Jurji Habib Hanania foi um dos pioneiros da imprensa na Palestina e fundador do jornal al-Quds. Nascido em 1864, em Jerusalém, Hanania veio de uma família cristã ortodoxa profundamente enraizada na cidade. Seu pai, Issa, era um notável jurista e o único juiz cristão da Corte de Apelações de Jerusalém, enquanto sua mãe, Katingo, descendia de uma importante família da administração otomana em Istambul.
Desde jovem, Hanania demonstrou grande interesse pelo conhecimento e pela cultura, recebendo sua formação na escola anglicana Bishop Gobat’s School e ampliando sua educação de forma autodidata. Ele também era fluente em diversas línguas—incluindo grego, turco, russo, inglês, francês, alemão e hebraico.
A carreira de Hanania começou no setor gráfico. Em 1894, ele fundou sua própria gráfica em Jerusalém, rompendo com o monopólio das instituições religiosas sobre a impressão de materiais na cidade. Seu objetivo era utilizar a imprensa como ferramenta de progresso, promovendo o conhecimento e fortalecendo a identidade nacional palestina. No entanto, a censura otomana impediu, por anos, que ele expandisse seus esforços para o jornalismo. Apenas em 1908, com a restauração da Constituição otomana e a suspensão da censura, Hanania conseguiu permissão para lançar o jornal al-Quds, o primeiro veículo privado de Jerusalém após a reforma constitucional.
O jornal, publicado duas vezes por semana, trazia no cabeçalho a máxima “Liberdade, Igualdade, Fraternidade” e pretendia ser um veículo de esclarecimento e crítica política. Em seu primeiro editorial, Hanania declarou seu compromisso com a verdade e a justiça, afirmando que a imprensa deveria servir à nação e não a interesses particulares. al-Quds não se limitava a Jerusalém, sendo distribuído por todo o Império Otomano, Egito e até mesmo na América do Norte e do Sul. O periódico reunia um time de intelectuais como Isaaf al-Nashashibi e Khalil al-Mufti e se tornaria um espaço fundamental para o debate político e cultural palestino.

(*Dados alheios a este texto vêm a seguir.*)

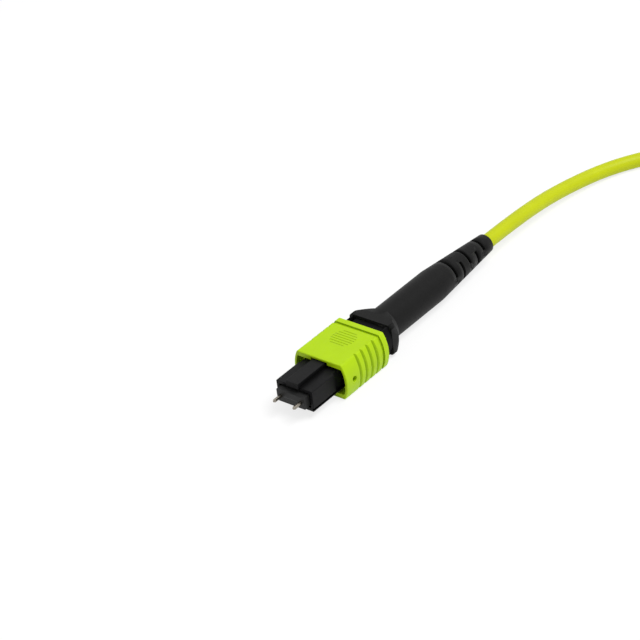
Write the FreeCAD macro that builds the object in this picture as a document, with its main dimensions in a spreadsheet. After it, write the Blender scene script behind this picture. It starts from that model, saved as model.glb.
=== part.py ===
import FreeCAD, Part
import math
import os
import Sketcher

# Multi-fibre push-on plug, pinned version, on a 3 mm round cable.
# Every piece is drawn about the plug's own axis: the ferrule's end face is at y = 0, the cable
# runs towards +Y, the key is up (+Z) and X is the width. Each piece is then placed so that the
# plug lies on its sleeve's underside, with the origin under the middle of its length.

doc = FreeCAD.newDocument("mpo_plug")
Vec = FreeCAD.Vector

SIZES = {
    # fits
    "slide_gap": 0.08,  # each side, between mouldings that slide on each other
    "snug_gap": 0.02,  # each side, between pieces that are pushed together
    # ferrule and guide pins
    "ferrule_width": 6.4,
    "ferrule_height": 2.45,
    "ferrule_length": 8.0,
    "collar_width": 6.9,
    "collar_height": 2.95,
    "collar_length": 2.0,
    "pocket_width": 3.7,
    "pocket_height": 1.5,
    "pocket_depth": 3.0,
    "window_width": 3.3,
    "window_length": 1.5,
    "window_start": 2.6,
    "window_floor": 0.2,
    "pin_pitch": 4.6,
    "pin_diameter": 0.699,
    "pin_proud": 2.05,
    "pin_taper": 0.25,
    "pin_tip_diameter": 0.4,
    "pin_shank_diameter": 0.66,
    "pin_neck_length": 0.6,
    "guide_hole_diameter": 0.7,
    "clamp_length": 2.6,
    "clamp_floor": 0.4,
    "sock_length": 4.6,
    # fibres
    "fibre_count": 12,
    "fibre_pitch": 0.25,
    "fibre_diameter": 0.125,
    "glue_gap": 0.002,
    "coating_diameter": 0.2,
    "bundle_pitch": 0.26,
    "bundle_rise": 0.2,
    "fibre_bend_start": 12.0,
    "fibre_bend_end": 22.0,
    "fibre_tail": 2.96,
    # inner housing
    "housing_front": 1.33,
    "housing_length": 18.7,
    "housing_width": 8.34,
    "housing_height": 4.44,
    "housing_rounding": 0.3,
    "mouth_gap": 0.35,
    "mouth_recess": 0.6,
    "key_proud": 0.45,
    "key_end": 12.0,
    "key_width": 2.8,
    "key_rise": 0.95,
    "key_root": 0.2,
    "hook_front": 7.75,
    "hook_length": 2.4,
    "hook_share": 0.625,  # of the side wall, cut away by the hook recess
    "rail_height": 0.37,
    "rail_groove": 0.4,
    "rail_groove_share": 0.55,  # of the side wall, cut away by the groove
    "latch_inset": 4.83,
    "latch_length": 1.6,
    "latch_height": 1.5,
    # coupling sleeve
    "sleeve_front": 8.74,
    "sleeve_length": 12.66,
    "sleeve_top_width": 10.28,
    "sleeve_height": 7.52,
    "sleeve_bulge": 1.03,
    "sleeve_corner": 0.5,
    "sleeve_edge": 0.12,
    "mouth_depth": 1.7,
    "mouth_side_wall": 0.5,
    "mouth_top_wall": 1.2,
    "mouth_bottom_wall": 0.7,
    "keyway_width": 3.8,
    "keyway_wall": 0.45,
    "channel_start": 12.3,
    "channel_width": 1.25,
    "channel_height": 1.4,
    "rib_first": 13.05,
    "rib_pitch": 1.67,
    "rib_count": 4,
    "groove_width": 0.8,
    "groove_floor": 0.3,
    "groove_depth": 0.3,
    "groove_sweep": 64.5,
    "ring_inset": 2.02,
    "ring_width": 0.6,
    "ring_depth": 0.3,
    "rear_mouth_depth": 2.9,
    "ridge_first": 14.3,
    "ridge_pitch": 0.75,
    "ridge_count": 6,
    "ridge_length": 4.6,
    "ridge_width": 0.3,
    "ridge_depth": 0.14,
    "side_hole_place": 11.0,
    "side_hole_diameter": 1.0,
    # coupling springs and ferrule spring
    "side_spring_diameter": 1.08,
    "side_spring_wire": 0.18,
    "side_spring_turns": 6,
    "main_spring_width": 5.5,
    "main_spring_height": 2.6,
    "main_spring_wire": 0.34,
    "main_spring_turns": 6,
    "wire_sides": 6,
    "steps_each_turn": 7,
    # rear body
    "seat_inset": 3.03,
    "arm_inset": 5.33,
    "arm_thickness": 0.5,
    "barb_inset": 0.06,
    "shoulder_length": 2.0,
    "shoulder_height": 4.2,
    "ear_gap": 0.37,
    "ear_length": 1.0,
    "cheek_inset": 1.23,
    "cheek_height": 6.0,
    "valley_width": 0.6,
    "web_height": 1.8,
    "neck_width": 6.6,
    "neck_height": 5.1,
    "neck_length": 2.01,
    "stub_diameter": 3.8,
    "stub_length": 7.0,
    "stub_bore": 2.4,
    "passage_width": 3.5,
    "passage_height": 1.5,
    # crimp, yarn and boot
    "yarn_thickness": 0.25,
    "yarn_end": 0.4,
    "yarn_start": 1.0,
    "crimp_wall": 0.33,
    "crimp_skirt": 3.4,
    "flange_width": 9.9,
    "flange_height": 6.5,
    "flange_corner": 0.8,
    "flange_length": 0.9,
    "blend_length": 3.96,
    "blend_drop": 0.1,
    "boot_diameter": 6.82,
    "barrel_length": 18.96,
    "boot_length": 36.96,
    "boot_rear_diameter": 3.95,
    "boot_rounding": 0.35,
    "slot_inset": 23.36,
    "slot_pitch": 5.15,
    "slot_width": 0.45,
    "slot_floor": 3.5,
    "slot_top_sweep": 156,
    "slot_side_sweep": 92,
    # cable
    "cable_diameter": 3.0,
    "cable_bore": 2.0,
    "cable_bore_depth": 5.0,
    "cable_inset": 3.0,
    "hank_gap": 85.0,
    "hank_centre": 9.6,
    "hank_radius": 13.5,
    "hank_straight": 45.0,
    "hank_layers": 3,
    "tie_width": 9.0,
    "tie_thickness": 0.8,
    "tie_slack": 0.2,
}

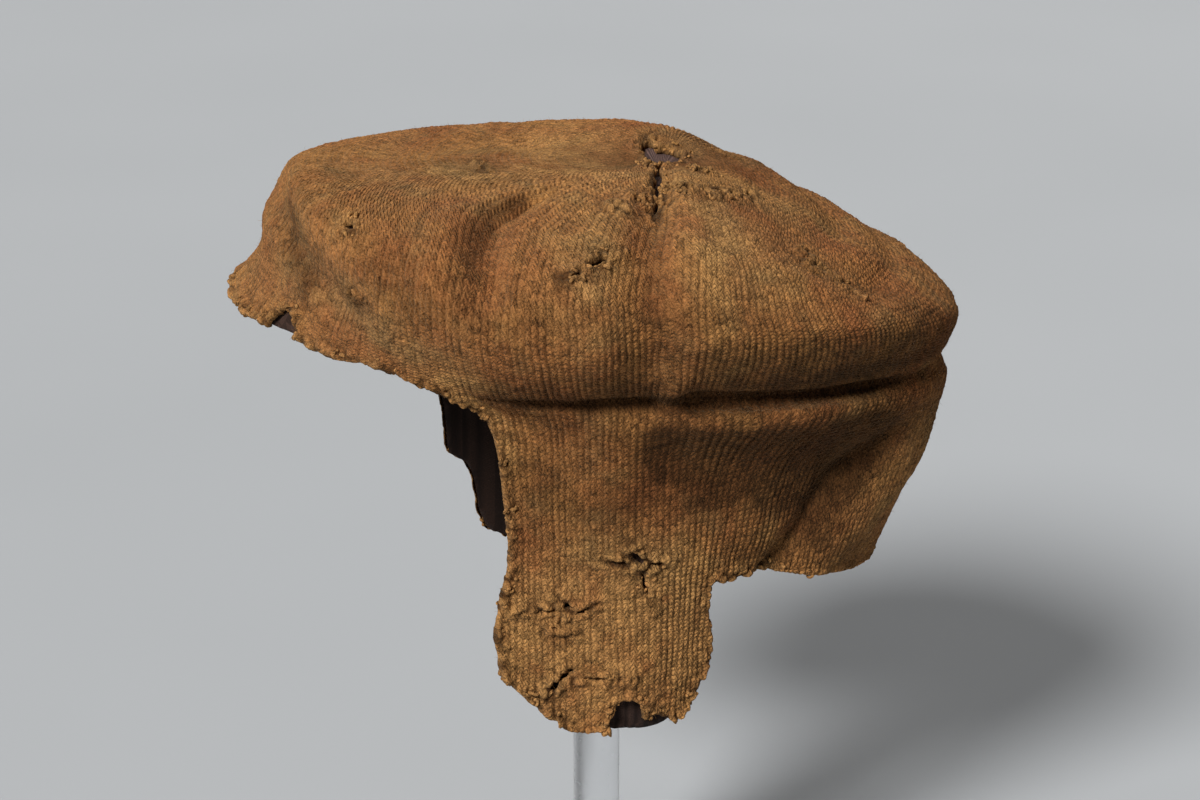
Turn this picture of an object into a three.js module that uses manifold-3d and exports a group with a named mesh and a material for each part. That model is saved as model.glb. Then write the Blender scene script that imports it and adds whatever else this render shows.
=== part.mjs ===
// An old knitted wool cap with a peak, two ear flaps and a neck flap, kept on a plain museum
// stand. Millimetres, +Z up. The wearer would look along -Y, and the wearer's left is +X.
// The origin is the middle of the stand's base, on the table.
import * as THREE from "three";
import { mergeVertices } from "three/addons/utils/BufferGeometryUtils.js";
import Module from "manifold-3d";

// Driving dimensions
const CREASE_HEIGHT = 260; // from the table to the crease above the wearer's ear
const KNIT_THICKNESS = 3; // fulled wool knitting
const LINING_THICKNESS = 1;
const GAP = 0.3; // between pieces that lie on each other
const POST_DIAMETER = 19;
const BASE_DIAMETER = 170;
const BASE_THICKNESS = 12;
const BASE_CHAMFER = 1.5;
const PAD_THICKNESS = 26; // the foam pad under the crown, at its middle

// The form of the cap is a set of rings from the crown's centre down to the ends of the flaps.
// Each ring has a radius and a height at six angles, which are measured round the head from
// the front, and both sides are alike. centre is how far the ring's middle lies behind the
// post. Heights are measured from the crease above the ear.
const ANGLES = { front: 0, brow: 32, temple: 60, ear: 92, corner: 140, nape: 180 };
const RINGS = [
  // name, centre, then [radius, height] at front, brow, temple, ear, corner and nape
  ["apex", 25, [0, 74], [0, 74], [0, 74], [0, 74], [0, 74], [0, 74]],
  ["top_inner", 23, [45, 77], [42, 77.5], [40, 79], [36, 79], [36, 73], [38, 67.5]],
  ["top_outer", 13, [95, 79], [90, 76.5], [82, 72], [78, 68.5], [86, 53], [87, 47]],
  ["rim_top", 6, [124.5, 76.5], [117, 68], [106, 60], [101, 51], [115, 36], [120, 31.5]],
  ["rim", 6, [135, 61], [126, 50], [115, 39], [106, 37], [121, 27], [136.5, 16]],
  ["under", 6, [137, 46], [128, 32], [110, 21], [97, 18.5], [112.5, 11.5], [135, 3]],
  ["crease", 6, [142, 37], [131, 22], [101, 8], [84, 4], [103.5, 0.5], [131.5, -4.5]],
  ["band", 6, [149, 27.5], [134, 13], [91, -4], [84, -11], [107, -10.5], [132, -15.5]],
  ["middle", 6, [154, 12], [137, -8], [88, -40], [80, -42], [93, -44], [124, -44]],
  ["hem", 6, [156, -10], [137, -40], [88, -76], [78, -76], [79, -82], [106, -92]],
  ["flap_low", 6, [156, -40], [137, -76], [89, -112], [77, -112], [72, -112], [95, -118]],
  ["flap_end", 6, [156, -80], [137, -120], [89, -150], [74, -150], [68, -150], [90, -150]],
];
const RIM_LEVEL = 4; // below this ring the wall only goes down, so a height names one place

// Folds and dents: a line between two places, each an angle and a ring level, with its half
// width in degrees and in ring levels. depth is in millimetres, and less than 0 goes inwards.
const FOLDS = [
  { name: "pleat", from: [90, 1.3], to: [94, 4.7], half: [5.5, 0.5], depth: -4.5 },
  { name: "ridge_ahead", from: [78.5, 2.0], to: [83.5, 4.2], half: [6.5, 0.6], depth: 2 },
  { name: "ridge_behind", from: [101, 1.6], to: [106, 3.9], half: [7, 0.6], depth: 2.5 },
  { name: "temple_dent", from: [42, 1.75], to: [56, 3.2], half: [4.5, 0.35], depth: -5.5 },
  { name: "temple_ridge", from: [38, 2.2], to: [47, 3.5], half: [5, 0.5], depth: 3 },
  { name: "front_hollow", from: [1, 3.45], to: [30, 4.4], half: [7, 0.4], depth: -5 },
  { name: "front_hollow_far", from: [-20, 3.6], to: [-28, 5.0], half: [8, 0.5], depth: -3 },
  { name: "top_hollow", from: [3, 2.3], to: [-26, 1.3], half: [12, 0.3], depth: -3 },
  { name: "back_valley", from: [136, 1.9], to: [149, 2.6], half: [8, 0.35], depth: -3.5 },
  { name: "back_ridge", from: [158, 2.0], to: [157, 3.0], half: [7, 0.5], depth: 1.5 },
  { name: "back_valley_far", from: [-130, 1.8], to: [-150, 3.2], half: [10, 0.5], depth: -3 },
  { name: "crease_ahead", from: [68, 6.0], to: [93, 5.95], half: [6, 0.2], depth: -3 },
  { name: "crease_behind", from: [106, 5.7], to: [148, 6.0], half: [7, 0.22], depth: -3 },
  { name: "crease_bridge", from: [99.5, 5.2], to: [99.5, 6.2], half: [3.5, 0.5], depth: 2.5 },
  { name: "band_ridge", from: [108, 6.25], to: [141, 6.7], half: [9, 0.25], depth: 2.5 },
  { name: "side_hollow", from: [104, 7.35], to: [147, 7.85], half: [11, 0.5], depth: -7.5 },
  { name: "side_hollow_far", from: [-95, 7.8], to: [-138, 7.8], half: [16, 0.6], depth: -4 },
  { name: "neck_valley", from: [134, 8.9], to: [158, 7.5], half: [5, 0.25], depth: -2.5 },
  { name: "neck_ridge", from: [150, 8.8], to: [169, 7.9], half: [8, 0.45], depth: 4 },
  { name: "neck_ridge_far", from: [-134, 8.9], to: [-156, 7.3], half: [8, 0.4], depth: 3 },
  { name: "nape_bulge", from: [176, 7.0], to: [184, 7.0], half: [16, 0.5], depth: 2 },
];

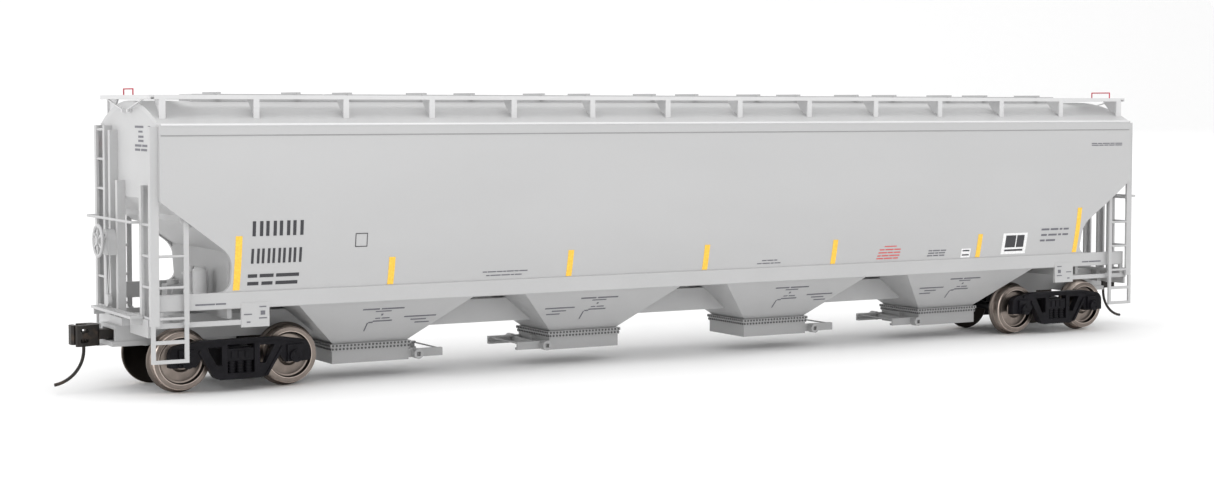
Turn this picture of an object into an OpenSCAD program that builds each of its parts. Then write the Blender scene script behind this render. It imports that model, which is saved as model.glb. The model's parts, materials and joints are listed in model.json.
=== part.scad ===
// Model hopper car: a four-bay, curved-side covered hopper, 1:87 scale.
// X runs along the car, with the brake end (B) at -X and the plain end (A) at +X.
// Y runs across it, left side at +Y. The wheel flanges stand on Z = 0.
// Heights whose names end in _z are measured above the rail head, which is flange_depth above Z = 0.

/* [Body] */
// Length between the outer faces of the two end sheets
body_len = 227.4; // [185:0.2:280]
// Widest point of the curved sides
belly_w = 36.2; // [32:0.1:44]
// Height of that widest point
belly_z = 36.5; // [33:0.1:40]
// Radius of the side sheet above the widest point
upper_r = 120; // [80:1:200]
// Radius of the side sheet below the widest point
lower_r = 72; // [60:1:120]
// Height of the eaves, where the sides meet the roof
eave_z = 47.8; // [44:0.1:58]
// Height of the roof's top line
roof_z = 52; // [49:0.1:63]
// Crown radius of the roof
roof_r = 38; // [30:0.5:60]
// Thickness of the moulded walls
wall = 0.9; // [0.6:0.05:1.4]
// Height of the top chord strip below the eaves
chord_h = 1.85; // [1:0.05:3]
// How far the top chord stands out from the side sheet
chord_t = 0.22; // [0.1:0.02:0.5]
// Thickness of the folded plates and angles
plate_t = 0.5; // [0.3:0.05:0.8]

/* [Side sills and end openings] */
// Top of the side sills
sill_top_z = 17.8; // [16:0.1:20]
// Height of the side sills
sill_h = 3; // [2:0.1:4]
// Half width over the inner faces of the side sills
sill_in_y = 15.1; // [14:0.05:16]
// Thickness of the side sills
sill_d = 0.8; // [0.6:0.05:1.4]
// Height at which the slope sheets leave the end sheets
slope_top_z = 34.6; // [30:0.1:40]
// Gap between a slope sheet's underside and the edge of the side opening below it
opening_lap = 0.35; // [0.1:0.05:1]
// Distance from the truck centre out to the inner end of the side opening
opening_in = 3.1; // [2:0.1:5]
// Radius of the opening's upper inner corner
opening_r = 4.5; // [3:0.1:6]
// Radius of the opening's lower inner corner
opening_r_low = 2; // [1:0.1:3]

/* [Hoppers] */
// Distance from an end sheet to the top corner of the nearest hopper bay
bay_inset = 26.5; // [24:0.1:30]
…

As ideias defendidas por Hanania estavam alinhadas com o movimento reformista otomano, do qual ele foi um dos principais apoiadores em Jerusalém. Ele via o jornalismo como um pilar do progresso e defendia a modernização da sociedade através da criação de escolas nacionais, da ampliação do acesso à informação e da organização de associações civis. Combatia o sectarismo e defendia um modelo de governo baseado em um parlamento constitucional, no qual os governantes deveriam ser “servos da nação”. Além disso, acreditava na importância da educação das mulheres, argumentando que o desenvolvimento de um país passava, necessariamente, pelo avanço da instrução feminina.
No entanto, nem todas as suas posições estavam alinhadas com os setores mais radicais da intelectualidade árabe da época. Enquanto figuras como Khalil al-Sakakini lutavam pela arabização da Igreja Ortodoxa em Jerusalém, Hanania se manteve cauteloso e evitou confrontos diretos com o domínio grego sobre o patriarcado. Sua visão moderada também se refletia em sua atuação política: ele defendia a unidade do Império Otomano e era um dos membros proeminentes do Comitê de União e Progresso, partido que governava o império nos anos anteriores à Primeira Guerra Mundial.
Apesar de sua dedicação, Hanania enfrentou grandes dificuldades para manter al-Quds financeiramente. Em 1913, lamentou a falta de apoio dos leitores, denunciando que a cultura de consumo de jornais na Palestina ainda era frágil. Muitos assinantes deixavam de pagar suas mensalidades, e um único exemplar chegava a ser lido por dezenas de pessoas. Para tentar expandir seu trabalho, Hanania investiu em uma nova gráfica, adquirindo equipamentos modernos e ampliando sua estrutura. Entretanto, o cenário político e econômico se deteriorava com a iminente guerra mundial, e, incapaz de pagar suas dívidas ao Banco Alemão da Palestina, Hanania teve que declarar falência. Em 1914, al-Quds deixou de circular, e seu maquinário foi confiscado e leiloado.
Diante desse revés, Hanania deixou Jerusalém e se exilou em Alexandria, no Egito. Lá, recebeu apoio da comunidade ortodoxa e seguiu envolvido em atividades intelectuais, publicando almanaques e estudando a história da Igreja Ortodoxa. Com o fim da Primeira Guerra Mundial e a queda do Império Otomano, ele celebrou a nova era para a Palestina, mas não retornou a Jerusalém.
Jurji Habib Hanania faleceu em Alexandria, em 1920, aos 56 anos.